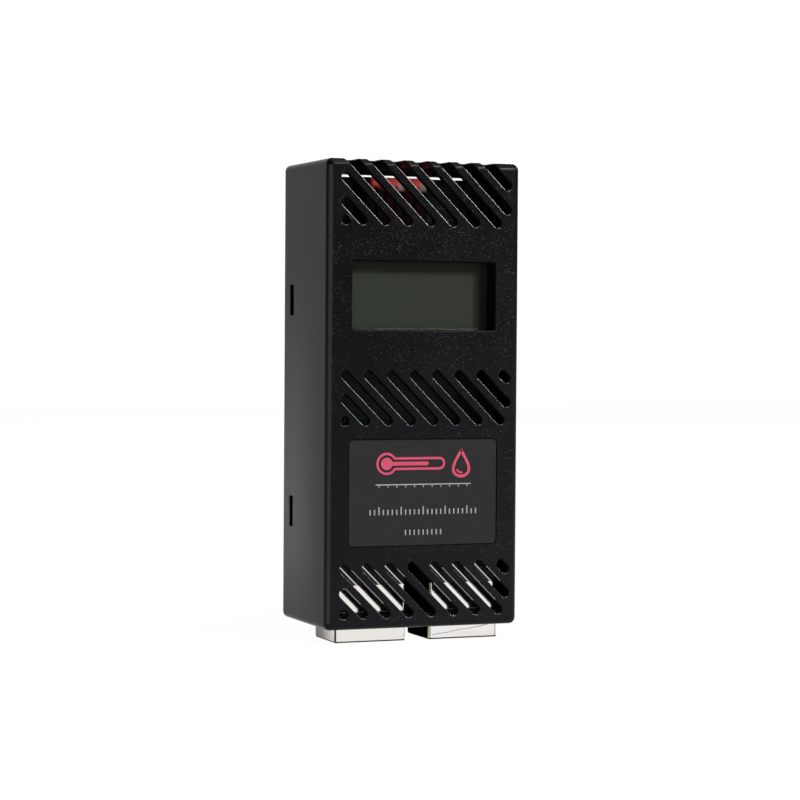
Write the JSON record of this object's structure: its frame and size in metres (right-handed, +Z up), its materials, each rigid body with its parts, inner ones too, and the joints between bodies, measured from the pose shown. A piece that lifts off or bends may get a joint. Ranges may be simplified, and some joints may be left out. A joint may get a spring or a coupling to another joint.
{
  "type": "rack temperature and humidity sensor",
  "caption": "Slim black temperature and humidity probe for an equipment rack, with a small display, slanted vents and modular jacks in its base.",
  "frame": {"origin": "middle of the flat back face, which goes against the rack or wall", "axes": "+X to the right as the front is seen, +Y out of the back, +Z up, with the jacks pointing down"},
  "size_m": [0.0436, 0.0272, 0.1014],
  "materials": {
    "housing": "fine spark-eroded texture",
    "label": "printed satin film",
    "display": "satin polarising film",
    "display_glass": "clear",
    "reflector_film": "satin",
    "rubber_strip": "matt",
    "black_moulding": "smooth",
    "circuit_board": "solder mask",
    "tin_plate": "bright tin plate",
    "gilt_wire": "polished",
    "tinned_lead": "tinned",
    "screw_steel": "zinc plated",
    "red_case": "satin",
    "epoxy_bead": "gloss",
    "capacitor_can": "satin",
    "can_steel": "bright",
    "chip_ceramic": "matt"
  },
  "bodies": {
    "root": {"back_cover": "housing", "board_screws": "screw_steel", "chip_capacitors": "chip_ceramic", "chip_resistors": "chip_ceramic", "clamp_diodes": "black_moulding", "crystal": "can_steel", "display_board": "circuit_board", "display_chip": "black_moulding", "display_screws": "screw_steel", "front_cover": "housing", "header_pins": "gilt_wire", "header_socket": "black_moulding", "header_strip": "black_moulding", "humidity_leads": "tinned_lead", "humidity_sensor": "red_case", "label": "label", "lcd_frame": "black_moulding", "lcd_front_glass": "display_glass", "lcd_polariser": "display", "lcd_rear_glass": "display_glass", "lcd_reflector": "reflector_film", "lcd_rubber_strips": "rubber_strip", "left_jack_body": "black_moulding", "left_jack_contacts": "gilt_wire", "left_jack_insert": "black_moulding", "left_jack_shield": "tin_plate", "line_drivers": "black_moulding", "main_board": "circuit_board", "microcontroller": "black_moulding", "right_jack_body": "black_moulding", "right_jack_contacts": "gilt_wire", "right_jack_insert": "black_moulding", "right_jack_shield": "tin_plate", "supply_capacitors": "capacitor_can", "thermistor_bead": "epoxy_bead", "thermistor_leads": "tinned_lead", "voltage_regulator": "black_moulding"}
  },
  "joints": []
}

____________________

WHAT YOU NEED TO DO >> Set every line of the listing down word for word.

SOLVED PROBLEM >>
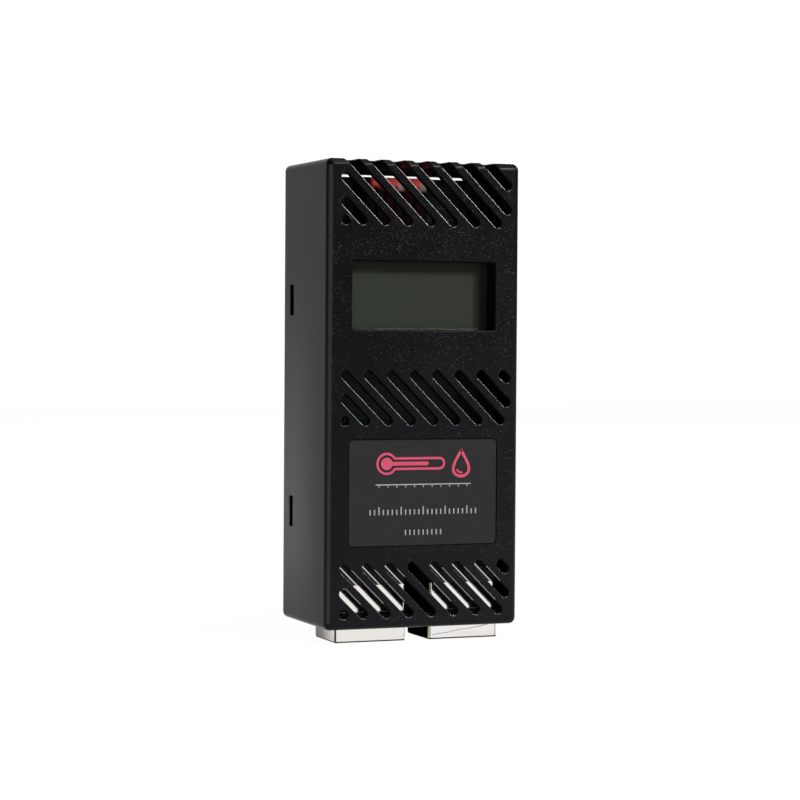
Write the JSON record of this object's structure: its frame and size in metres (right-handed, +Z up), its materials, each rigid body with its parts, inner ones too, and the joints between bodies, measured from the pose shown. A piece that lifts off or bends may get a joint. Ranges may be simplified, and some joints may be left out. A joint may get a spring or a coupling to another joint.
{
  "type": "rack temperature and humidity sensor",
  "caption": "Slim black temperature and humidity probe for an equipment rack, with a small display, slanted vents and modular jacks in its base.",
  "frame": {"origin": "middle of the flat back face, which goes against the rack or wall", "axes": "+X to the right as the front is seen, +Y out of the back, +Z up, with the jacks pointing down"},
  "size_m": [0.0436, 0.0272, 0.1014],
  "materials": {
    "housing": "fine spark-eroded texture",
    "label": "printed satin film",
    "display": "satin polarising film",
    "display_glass": "clear",
    "reflector_film": "satin",
    "rubber_strip": "matt",
    "black_moulding": "smooth",
    "circuit_board": "solder mask",
    "tin_plate": "bright tin plate",
    "gilt_wire": "polished",
    "tinned_lead": "tinned",
    "screw_steel": "zinc plated",
    "red_case": "satin",
    "epoxy_bead": "gloss",
    "capacitor_can": "satin",
    "can_steel": "bright",
    "chip_ceramic": "matt"
  },
  "bodies": {
    "root": {"back_cover": "housing", "board_screws": "screw_steel", "chip_capacitors": "chip_ceramic", "chip_resistors": "chip_ceramic", "clamp_diodes": "black_moulding", "crystal": "can_steel", "display_board": "circuit_board", "display_chip": "black_moulding", "display_screws": "screw_steel", "front_cover": "housing", "header_pins": "gilt_wire", "header_socket": "black_moulding", "header_strip": "black_moulding", "humidity_leads": "tinned_lead", "humidity_sensor": "red_case", "label": "label", "lcd_frame": "black_moulding", "lcd_front_glass": "display_glass", "lcd_polariser": "display", "lcd_rear_glass": "display_glass", "lcd_reflector": "reflector_film", "lcd_rubber_strips": "rubber_strip", "left_jack_body": "black_moulding", "left_jack_contacts": "gilt_wire", "left_jack_insert": "black_moulding", "left_jack_shield": "tin_plate", "line_drivers": "black_moulding", "main_board": "circuit_board", "microcontroller": "black_moulding", "right_jack_body": "black_moulding", "right_jack_contacts": "gilt_wire", "right_jack_insert": "black_moulding", "right_jack_shield": "tin_plate", "supply_capacitors": "capacitor_can", "thermistor_bead": "epoxy_bead", "thermistor_leads": "tinned_lead", "voltage_regulator": "black_moulding"}
  },
  "joints": []
}